No es casual que el Papa fuera a Ecatepec que es la ciudad con el mayor número de feminicidios registrados del país; que vaya a Chiapas, emblema de la injusticia ancestral que padecen los indígenas y que como dijo el Papa “aún esperan que se les reconozca efectivamente la riqueza de su contribución y la fecundidad de su presencia”; a Michoacán, acosado por el narcotráfico, que como dijo “es un desafío ético y anticívico para los jóvenes y la sociedad mexicana” y a Ciudad Juárez que condensa las penurias de la migración interna y externa y simboliza el acoso que siguen sufriendo las mujeres.
En su mensaje a los jefes de la Iglesia católica mexicana, el Papa fue enfático en centrarse en referencias religiosas y en invocar a sus predecesores que visitaron nuestro país. A partir de la figura de la Virgen de Guadalupe y de la necesidad de cobijarse en “el regazo de la fe cristiana”, es decir, desde un discurso eclesiástico, se refirió a la desigualdad y la injusticia, porque “las fronteras se han vuelto permeables a la novedad de un mundo en el que la fuerza de algunos ya no puede sobrevivir sin la vulnerabilidad de los otros”. Su confianza en el valor de la comunicación hizo que hablara de “la irresistible hibridación de la tecnología que hace cercano lo que está lejano, pero lamentablemente hace distante lo que debería estar cerca”. Aconsejó a los prelados que no pierdan el tiempo y las energías en cosas secundarias, “en habladurías e intrigas, en vanos proyectos de carrera y vacíos planes de hegemonía, infecundos clubes de intereses”. También los conminó a no tener miedo a la transparencia y a no caer en “la paralización de dar viejas respuestas a nuevas demandas”. Con una retórica abstracta y de frente a sus pares de la Iglesia, entró al fondo de muchos de los dilemas de quienes tienen una posición de autoridad, religiosa o política. Bien harían en tomar en consideración su discurso tanto nuestros obispos y cardenales, como nuestros políticos de todos los signos ideológicos.

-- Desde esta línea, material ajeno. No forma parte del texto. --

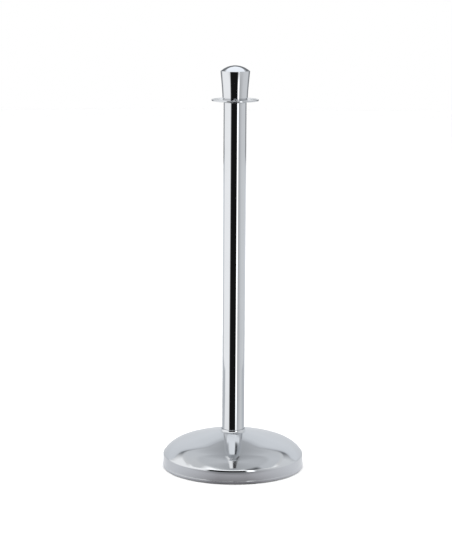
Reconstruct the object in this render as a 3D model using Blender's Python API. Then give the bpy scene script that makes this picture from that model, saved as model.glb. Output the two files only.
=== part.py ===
"""Rope stanchion: a chrome post with a flared crown and a rope ring on a domed, weighted base.

Run with: blender --background --python part.py
Metres, +Z up. The origin is the middle of the base, on the floor.
The post screws onto a bolt that stands up from the base weight, the crown screws into the head of
the post, and the rope ring turns on a spigot between the post and the crown.
"""

import math

import bmesh
import bpy

# Driving dimensions.
TOTAL_HEIGHT = 0.915
BASE_RADIUS = 0.160
TUBE_RADIUS = 0.0254
RING_RADIUS = 0.0525
CROWN_HEIGHT = 0.0748  # from the rope ring's top face to the top of the crown
GAP = 0.0003  # between faces that touch on the real object

# Base cover: hem, upright band, domed top, then a fillet up to the neck round the post.
SHEET = 0.0015
COVER_LIFT = 0.0018  # the hem hangs this far above the floor
HEM_HEIGHT = 0.0058
HEM_PROUD = 0.0006  # the hem stands this far outside the band
BAND_TOP = 0.0284
CORNER_RADIUS = 0.007
CORNER_SWEEP = 37.0  # degrees the corner turns before the dome begins
DOME_SLOPES = (  # (radius, how steeply the dome falls away there, in degrees)
    (0.030, 12.5),
    (0.044, 12.5),
    (0.056, 12.8),
    (0.066, 13.4),
    (0.076, 14.0),
    (0.088, 14.4),
    (0.104, 15.5),
    (0.118, 19.0),
    (0.126, 22.5),
    (0.134, 28.0),
    (0.142, 35.5),
    (0.148, 42.5),
    (0.154, 49.5),
    (0.1581, 53.0),
)
FILLET_RADIUS = 0.006
NECK_CLEARANCE = 0.0006
NECK_LENGTH = 0.0006

# Base weight and the rubber ring it stands on.
WEIGHT_RADIUS = 0.1535
WEIGHT_THICKNESS = 0.0165
BOSS_RADIUS = 0.034
BOSS_TOP = 0.046
RECESS_RADIUS = 0.0145
RECESS_TOP = 0.0195
PAD_OUTER_RADIUS = 0.150
PAD_INNER_RADIUS = 0.122
PAD_THICKNESS = 0.004
PAD_SCREWS = 4
PAD_SCREW_CIRCLE = 0.136
PAD_SCREW_RADIUS = 0.0022
PAD_SCREW_HEAD_RADIUS = 0.0042
PAD_SCREW_HEAD_HEIGHT = 0.0018
PAD_SCREW_LENGTH = 0.011

# Screw threads, and the post bolt's and the crown stud's other parts.
M12 = {"crest": 0.0060, "root": 0.00493, "pitch": 0.00175}
M10 = {"crest": 0.0050, "root": 0.00408, "pitch": 0.0015}
THREAD_CLEARANCE = 0.0003
BOLT_HEAD_FLATS = 0.018
BOLT_HEAD_LOW = 0.0060
BOLT_HEAD_HEIGHT = 0.0075
BOLT_THREAD_LOW = 0.0445
BOLT_THREAD_TURNS = 22
JAM_NUT_HEIGHT = 0.0065
FLAT_WASHER = (0.0064, 0.0120, 0.0022)  # bore radius, outer radius, thickness
LOCK_WASHER = (0.0064, 0.0103, 0.0022)
FOOT_PLUG_TURNS = 11
FOOT_THREAD_LOW = BOLT_THREAD_LOW + 6.5 * M12["pitch"]  # in mesh with the bolt's thread

# Post, rope ring and crown.
TUBE_WALL = 0.0015
SLIP_WASHER_THICKNESS = 0.0008
HEAD_FLANGE = 0.0013
HEAD_PLUG_TURNS = 12
SPIGOT_RADIUS = 0.0130
RING_THICKNESS = 0.0035
RING_EDGE_RADIUS = 0.0012
HUB_RADIUS = 0.0286
HUB_STEP = 0.0003
HOOK_HOLES = 4
HOOK_HOLE_RADIUS = 0.0075
HOOK_HOLE_CIRCLE = 0.0405  # radius from the post's axis to a hole's middle
CROWN_FOOT_RADIUS = 0.0280
CROWN_SHOULDER_RADIUS = 0.0329
CROWN_CAP_RISE = 0.0115
CROWN_FLARE = 1.35
CROWN_WALL = 0.0018
CROWN_EDGE_RADIUS = 0.0014
INSERT_THICKNESS = 0.012
STUD_THREAD_TURNS = 14
NUT_FLATS = 0.016
NUT_HEIGHT = 0.006

# Facets in a full turn.
THREAD_FACETS = 18
SMALL = 12
COARSE = 24
MEDIUM = 40
FINE = 48

# Levels that follow from the dimensions above.
RING_TOP = TOTAL_HEIGHT - CROWN_HEIGHT
RING_LOW = RING_TOP - RING_THICKNESS
HUB_LOW = RING_LOW - HUB_STEP
HUB_TOP = RING_TOP + HUB_STEP
HEAD_THREAD_LOW = HUB_TOP - 0.001 - M10["pitch"] * (HEAD_PLUG_TURNS + 1)
HEAD_WASHER_LOW = HUB_LOW - GAP - SLIP_WASHER_THICKNESS
FLANGE_TOP = HEAD_WASHER_LOW - GAP
TUBE_TOP = FLANGE_TOP - HEAD_FLANGE - GAP
TUBE_BORE = TUBE_RADIUS - TUBE_WALL
PLUG_RADIUS = TUBE_BORE - GAP
FOOT_WASHER_LOW = BOSS_TOP + GAP
TUBE_LOW = FOOT_WASHER_LOW + SLIP_WASHER_THICKNESS + GAP
NECK_RADIUS = TUBE_RADIUS + NECK_CLEARANCE + SHEET
WEIGHT_LOW = PAD_THICKNESS + GAP
WEIGHT_TOP = WEIGHT_LOW + WEIGHT_THICKNESS
CROWN_WASHER_LOW = HUB_TOP + GAP
INSERT_LOW = CROWN_WASHER_LOW + SLIP_WASHER_THICKNESS + GAP
INSERT_TOP = INSERT_LOW + INSERT_THICKNESS
CROWN_LOW = HUB_TOP + GAP
SHOULDER_TOP = TOTAL_HEIGHT - CROWN_CAP_RISE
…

El Papa se puede dar el lujo de hablar de los problemas sociales y políticos que nos aquejan y de proponer qué actitudes adoptar al respecto, sin desviarse de su carácter de jefe espiritual de más de 80% de los mexicanos; su liderazgo moral se lo permite y le inyecta fuerza política a sus mensajes. En cambio, nuestra clase política poco puede ganar para su mermada credibilidad, rebasando las barreras entre lo público y lo religioso, asistiendo a la ceremonia en la Basílica de Guadalupe y participando activamente de sus rituales, como lo hizo el presidente Peña Nieto al comulgar en la misa oficiada por el Papa. La misma confusión ocurrió con la publicación de una carta abierta al Pontífice, de parte del grupo parlamentario del PAN, con la justificación de que Francisco es también un jefe de Estado. Es un mal cálculo de nuestros gobernantes quebrantar, en las formas, las fronteras del Estado laico, pensando que ganarán el respaldo de la población. Recordemos que en política, la forma es fondo.